------ Data lines ------

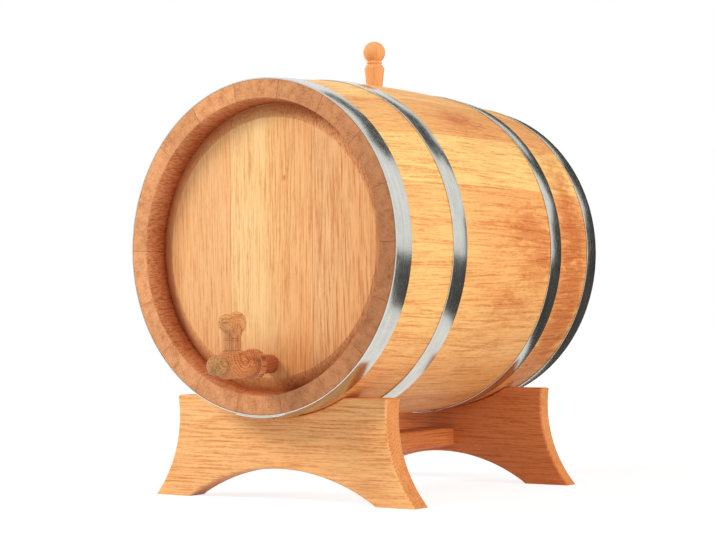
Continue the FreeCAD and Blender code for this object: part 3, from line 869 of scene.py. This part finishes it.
def make_tap():
    neck_y = NOSE_Y + 5.4
    nose = [(r, -y) for r, y in ball(-NOSE_Y, NOSE_R, 0.0, 121.0, 26)]
    barrel = smooth_path([(11.0, neck_y + 2.6), (12.5, neck_y + 5.6), (13.2, -43.0), (BARREL_R, -33.0),
                          (13.2, -23.0), (12.5, -18.2), (10.8, -15.0)])
    flange = [(10.4, -14.4, 0.3), (10.4, -13.4, 0.3), (14.2, -12.8, 0.5), (FLANGE_R, -11.2, 0.8),
              (FLANGE_R, -5.8, 0.9), (14.0, SHANK_START, 0.4)]
    shank = [(SHANK_R_OUT, SHANK_START, 0.6), (SHANK_R_IN, SHANK_END, 0.5), (0, SHANK_END)]
    path = nose + [(7.5, neck_y, 0.4), (7.5, neck_y + 1.1, 0.4)] + barrel + flange + shank
    bm = turned(rounded(path, 0.0, steps=4), 96)
    boss_path = rounded([(0, 0), (KEY_BOSS_R, 0), (KEY_BOSS_R, KEY_SEAT, 0.5), (0, KEY_SEAT)], 0.0)
    boss = turned(boss_path, 72, "z", (0, KEY_Y, 0))
    lo, hi = -BARREL_R - 2, KEY_SEAT + 0.5
    seat = turned(tapered_hole(plug_r, lo, hi), 64, "z", (0, KEY_Y, 0))
    start = NOSE_Y - SPOUT_R - 0.6
    way = turned([(0, start), (BORE_R, start), (BORE_R, SHANK_END + 1), (0, SHANK_END + 1)], 40)
    spout = turned([(0, -NOSE_R - 3), (SPOUT_R, -NOSE_R - 3), (SPOUT_R, 0), (0, 0)], 40, "z", (0, NOSE_Y, 0))
    bm = boolean(bm, [boss], "UNION")
    bm = boolean(bm, [seat, way, spout], "DIFFERENCE")
    bmesh.ops.translate(bm, vec=(0, 0, TAP_Z), verts=bm.verts)
    piece("tap_turned", bm, "tap", ["tap_body"], [TURNED_OAK], tap_wood, tap_tint, sharp=38.0)


def make_key():
    shoulder = KEY_SEAT + 0.1
    path = [(0, KEY_BOTTOM), (plug_r(KEY_BOTTOM), KEY_BOTTOM, 0.4), (plug_r(shoulder), shoulder, 0),
            (KEY_STEM_R, shoulder, 0.5)]
    for z in KEY_GROOVES:
        path += [(KEY_STEM_R, z - GROOVE_HALF, 0.2), (KEY_STEM_R - GROOVE_DEPTH, z, 0.2),
                 (KEY_STEM_R, z + GROOVE_HALF, 0.2)]
    path += [(KEY_STEM_R, 26.5, 5.0), (9.9, 32.5, 4.0), (8.8, HANDLE_Z - 1.6, 0.6), (0, HANDLE_Z - 1.6)]
    stem = turned(rounded(path, 0.0, steps=4), 72, "z", (0, KEY_Y, TAP_Z))
    piece("key_stem_turned", stem, "tap_key", ["tap_key_stem"], [KEY_OAK],
          upright_wood(9100.0, (60.0, 90.0)), KEY_TINT)
    (c0, r0, h0), (c1, r1, h1) = HANDLE_KNOBS
    a0, a1 = math.degrees(math.asin(HANDLE_NECK_R / r0)), 180.0 - math.degrees(math.asin(HANDLE_NECK_R / r1))
    front, rear = ball(c0, r0, 180.0, a0, 24, h0), ball(c1, r1, a1, 0.0, 24, h1)
    path = front[:-1] + [(*front[-1], 1.6), (*rear[0], 1.6)] + rear[1:]
    handle = turned(rounded(path, 0.0, steps=5), 72, "y", (0, KEY_Y, TAP_Z + HANDLE_Z))
    piece("key_handle_turned", handle, "tap_key", ["tap_key_handle"], [KEY_OAK], handle_wood,
          HANDLE_TINT, sharp=50.0)


# ---------------------------------------------------------------- stand
BOARD_ROUND, RAIL_ROUND, RAIL_INTO = 2.4, 3.2, 1.0      # the stretcher reaches RAIL_INTO into each board
RAIL_CUT = (40.0, 900.0, 60.0)


def board_outline(y, depth, foot_in):
    """Outline (x, height above the floor) of a board at y behind the front chime, shrunk by a depth."""
    cradle = bent_r(y) + CRADLE_GAP
    top = BOARD_SIDE[0][1]
    rim = math.degrees(math.acos((AXIS_Z - top) / cradle))
    seat = [(cradle * math.sin(math.radians(a)), AXIS_Z - cradle * math.cos(math.radians(a)))
            for a in spread(-rim, rim, 48)]
    side = arc_through(*BOARD_SIDE, 24)
    arch = arc_through((foot_in, 0), (0, ARCH_H), (-foot_in, 0), 40)
    corners = seat + side + arch + [(-x, z) for x, z in reversed(side)]
    radii = {len(seat): 1.6, len(seat) + len(side) - 1: 0.6, len(seat) + len(side): 0.5}
    n = len(corners)
    if depth > 0:
        # the feet stay on the floor however far the outline shrinks
        shrunk = inset(corners, depth)
        corners = [(x, max(z, 0.0) if z0 > 0.01 else 0.0) for (x, z), (_, z0) in zip(shrunk, corners)]
    marked = [(*p, radii.get(i, radii.get(n + len(seat) - 1 - i, 0.0))) for i, p in enumerate(corners)]
    return rounded(marked, 0.0, steps=3, loop=True)


def make_board(name, cut, tint):
    lo, hi = span(name)
    y, thick = lo.y - FRONT_Y, hi.y - lo.y
    bm = bmesh.new()
    loops = []
    for k in range(5):
        a = math.pi / 2 * k / 4
        loops.append((y + BOARD_ROUND * (1 - math.cos(a)), BOARD_ROUND * (1 - math.sin(a))))
    loops += [(y + thick / 2, 0.0)] + [(2 * y + thick - yy, d) for yy, d in reversed(loops)]
    outlines = [(yy, board_outline(yy, d, FOOT_INS[name])) for yy, d in loops]
    loft(bm, [[Vector((x, yy, z - AXIS_Z)) for x, z in outline] for yy, outline in outlines])

    def colour(p):
        inward = min(p.y - y, y + thick - p.y) / BOARD_ROUND
        return blend_colour(tint, EDGE_TINT, clamped(inward * 1.5 - 0.5))
    piece(name + "_oak", bm, "stand", [name], [OAK_STAND],
          lambda p: (p.z + cut[0], p.x + cut[1], p.y + cut[2]), colour)


def make_stretcher():
    y0 = span("stand_front_board")[1].y - FRONT_Y - RAIL_INTO
    y1 = span("stand_rear_board")[0].y - FRONT_Y + RAIL_INTO
    half, low, high = RAIL_W / 2, RAIL_Z - AXIS_Z, RAIL_Z + RAIL_H - AXIS_Z
    corners = [(-half, low), (half, low), (half, high), (-half, high)]
    section = rounded(corners, RAIL_ROUND, steps=6, loop=True)
    bm = bmesh.new()
    loft(bm, [[Vector((x, y, z)) for x, z in section] for y in spread(y0, y1, 12)])
    piece("stretcher_oak", bm, "stand", ["stand_stretcher"], [OAK_STAND],
          lambda p: (p.x + RAIL_CUT[0], p.y + RAIL_CUT[1], p.z + RAIL_CUT[2]), RAIL_SHADED_TINT)


def dress_dowels():
    """The dowels are out of sight and keep the frame's own mesh."""
    for name in ("head_front_dowels", "head_rear_dowels"):
        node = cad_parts[name]
        node.data.materials.clear()
        node.data.materials.append(BUNG_OAK)


make_staves()
make_heads()
make_hoops()
make_bung()
make_tap()
make_key()
make_board("stand_front_board", (55.0, 1200.0, 40.0), STAND_FRONT)
make_board("stand_rear_board", (-40.0, 3300.0, 70.0), STAND_REAR_SHADED)
make_stretcher()
dress_dowels()

# ---------------------------------------------------------------- floor, world and lamps
CENTRE = (0.0, 0.0, 0.24)
FLAG_AWAY = 3.0
FLAG_BLACK = Nodes("flag_black").finish((0.06, 0.055, 0.05, 1), 1.0, None, specular=0.5)


def background_rays(tree):
    """1 for rays that should see the white background: camera, glossy and transmission rays."""
    path = tree.nodes.new("ShaderNodeLightPath")
    seen = path.outputs["Is Camera Ray"]
    for ray in ("Is Glossy Ray", "Is Transmission Ray"):
        either = tree.nodes.new("ShaderNodeMath")
        either.operation = "MAXIMUM"
        tree.links.new(seen, either.inputs[0])
        tree.links.new(path.outputs[ray], either.inputs[1])
        seen = either.outputs[0]
    return seen


def make_floor(half=8.0, albedo=0.80, seen_albedo=0.30, glow=0.80, near=0.45, far=1.1):
    """White floor that keeps a soft shadow near the object and is plain white far away.

    It lights the object with albedo. Camera, glossy and transmission rays see seen_albedo and a glow, which
    rises to 1 from near to far metres off.
    """
    bm = bmesh.new()
    bmesh.ops.create_grid(bm, x_segments=2, y_segments=2, size=half)
    ob = placed("floor", mesh_of(bm, "floor"))
    n = Nodes("floor_white")
    n.tree.nodes.clear()
    seen = background_rays(n.tree)
    diffuse = n.node("BsdfDiffuse", n.mix(seen, (albedo,) * 3, (seen_albedo,) * 3))
    away = n.vector("LENGTH", n.node("TexCoord").outputs["Object"])
    level = n.node("MapRange", away, near, far, glow, 1.0).outputs[0]
    light = n.node("Emission", None, n.math("MULTIPLY", seen, level))
    both = n.node("AddShader", diffuse.outputs[0], light.outputs[0])
    n.node("OutputMaterial", both.outputs[0])
    ob.data.materials.append(n.material)


def make_world(level=0.42):
    world = bpy.data.worlds.new("studio")
    bpy.context.scene.world = world
    world.use_nodes = True
    tree = world.node_tree
    seen = background_rays(tree)
    strength = tree.nodes.new("ShaderNodeMapRange")
    tree.links.new(seen, strength.inputs["Value"])
    strength.inputs["To Min"].default_value = level
    strength.inputs["To Max"].default_value = 1.0
    ground = tree.nodes["Background"]
    ground.inputs["Color"].default_value = (1, 1, 1, 1)
    tree.links.new(strength.outputs[0], ground.inputs["Strength"])


def softbox(name, place, target, width, height, watts):
    """Area lamp that neither the camera nor glossy rays see, so it leaves no highlight of its own."""
    lamp = bpy.data.lights.new(name, "AREA")
    lamp.shape, lamp.size, lamp.size_y, lamp.energy = "RECTANGLE", width, height, watts
    ob = placed(name, lamp)
    ob.location = place
    ob.rotation_mode = "QUATERNION"
    ob.rotation_quaternion = (Vector(target) - Vector(place)).to_track_quat("-Z", "Y")
    ob.visible_camera = False
    ob.visible_glossy = False


def flag(name, az0, az1, rows):
    """Black studio flag swept round the cask from one azimuth to another (from +Y towards +X).

    rows are (radius, height) in metres. Only glossy rays see it, so it darkens what the steel mirrors and a
    little of the wood's sheen. It throws no shadow.
    """
    bm = bmesh.new()
    grid = [[bm.verts.new((r * math.sin(math.radians(a)), r * math.cos(math.radians(a)), z)) for r, z in rows]
            for a in spread(az0, az1, 16)]
    for near, far in zip(grid, grid[1:]):
        for i in range(len(rows) - 1):
            bm.faces.new((near[i], near[i + 1], far[i + 1], far[i]))
    ob = placed(name, mesh_of(bm, name))
    ob.data.materials.append(FLAG_BLACK)
    for ray in ("camera", "diffuse", "shadow", "transmission", "volume_scatter"):
        setattr(ob, "visible_" + ray, False)


def standing_flag(name, az0, az1, low, high):
    """Flag at FLAG_AWAY from one elevation to another, seen from the cask. None is down to the floor."""
    heights = [0.005 if e is None else CENTRE[2] + FLAG_AWAY * math.tan(math.radians(e)) for e in (low, high)]
    flag(name, az0, az1, [(FLAG_AWAY, z) for z in heights])


make_floor()
make_world()
softbox("key", (-1.75, -1.55, 1.75), CENTRE, 0.9, 0.9, 65.0)
softbox("fill", (2.3, -0.2, 1.1), CENTRE, 1.6, 1.4, 42.0)
standing_flag("flag_behind", -26, 25, None, 15)
standing_flag("flag_behind_high", -26, 18, 15, 28)
standing_flag("flag_side", 25, 32, None, 12)
standing_flag("flag_shoulder", 8, 19, 28, 36)
standing_flag("flag_above", -11, 29, 35, 38)
standing_flag("flag_top", -24, 29, 38, 48)
flag("flag_table", -26, 75, [(0.42, 0.002), (5.5, 0.002)])

# ---------------------------------------------------------------- camera
AZIMUTH, ELEVATION, ROLL = math.radians(35.8401), math.radians(-1.5704), math.radians(-0.6181)
DISTANCE, LENS = 1.94112, 93.75
TARGET = Vector((-0.02088, 0.0413, 0.22546))


def make_camera():
    cam = bpy.data.cameras.new("camera")
    cam.sensor_width, cam.sensor_fit, cam.lens = 36.0, "HORIZONTAL", LENS
    back = Vector((math.sin(AZIMUTH) * math.cos(ELEVATION), -math.cos(AZIMUTH) * math.cos(ELEVATION),
                   math.sin(ELEVATION)))
    right = Vector((math.cos(AZIMUTH), math.sin(AZIMUTH), 0.0))
    up = right.cross(-back)
    r2 = right * math.cos(ROLL) + up * math.sin(ROLL)
    u2 = up * math.cos(ROLL) - right * math.sin(ROLL)
    turn = Matrix((r2, u2, back)).transposed().to_4x4()
    ob = placed("camera", cam)
    ob.matrix_world = Matrix.Translation(TARGET + back * DISTANCE) @ turn
    bpy.context.scene.camera = ob


make_camera()
bpy.context.scene.view_settings.view_transform = "Standard"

------

▸ **The exercise**: Print the material above verbatim, first line through the line containing "tap_wood, tap_tint, sharp=38.0)", both included.

▸ **Complete response**:
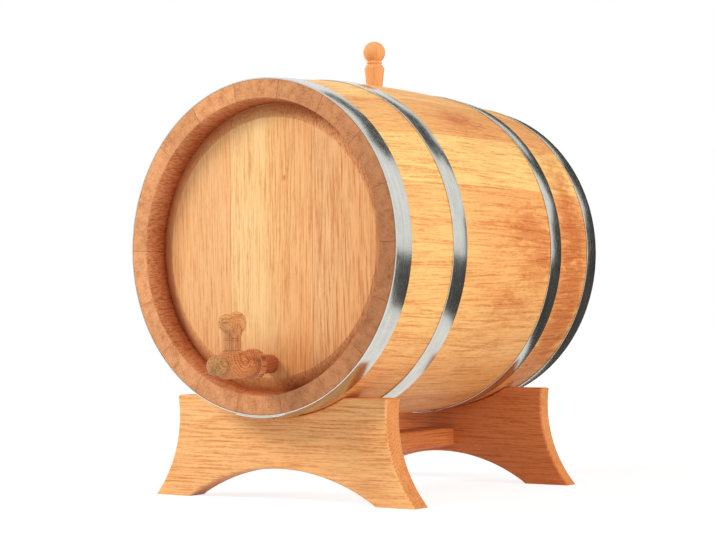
Continue the FreeCAD and Blender code for this object: part 3, from line 869 of scene.py. This part finishes it.
def make_tap():
    neck_y = NOSE_Y + 5.4
    nose = [(r, -y) for r, y in ball(-NOSE_Y, NOSE_R, 0.0, 121.0, 26)]
    barrel = smooth_path([(11.0, neck_y + 2.6), (12.5, neck_y + 5.6), (13.2, -43.0), (BARREL_R, -33.0),
                          (13.2, -23.0), (12.5, -18.2), (10.8, -15.0)])
    flange = [(10.4, -14.4, 0.3), (10.4, -13.4, 0.3), (14.2, -12.8, 0.5), (FLANGE_R, -11.2, 0.8),
              (FLANGE_R, -5.8, 0.9), (14.0, SHANK_START, 0.4)]
    shank = [(SHANK_R_OUT, SHANK_START, 0.6), (SHANK_R_IN, SHANK_END, 0.5), (0, SHANK_END)]
    path = nose + [(7.5, neck_y, 0.4), (7.5, neck_y + 1.1, 0.4)] + barrel + flange + shank
    bm = turned(rounded(path, 0.0, steps=4), 96)
    boss_path = rounded([(0, 0), (KEY_BOSS_R, 0), (KEY_BOSS_R, KEY_SEAT, 0.5), (0, KEY_SEAT)], 0.0)
    boss = turned(boss_path, 72, "z", (0, KEY_Y, 0))
    lo, hi = -BARREL_R - 2, KEY_SEAT + 0.5
    seat = turned(tapered_hole(plug_r, lo, hi), 64, "z", (0, KEY_Y, 0))
    start = NOSE_Y - SPOUT_R - 0.6
    way = turned([(0, start), (BORE_R, start), (BORE_R, SHANK_END + 1), (0, SHANK_END + 1)], 40)
    spout = turned([(0, -NOSE_R - 3), (SPOUT_R, -NOSE_R - 3), (SPOUT_R, 0), (0, 0)], 40, "z", (0, NOSE_Y, 0))
    bm = boolean(bm, [boss], "UNION")
    bm = boolean(bm, [seat, way, spout], "DIFFERENCE")
    bmesh.ops.translate(bm, vec=(0, 0, TAP_Z), verts=bm.verts)
    piece("tap_turned", bm, "tap", ["tap_body"], [TURNED_OAK], tap_wood, tap_tint, sharp=38.0)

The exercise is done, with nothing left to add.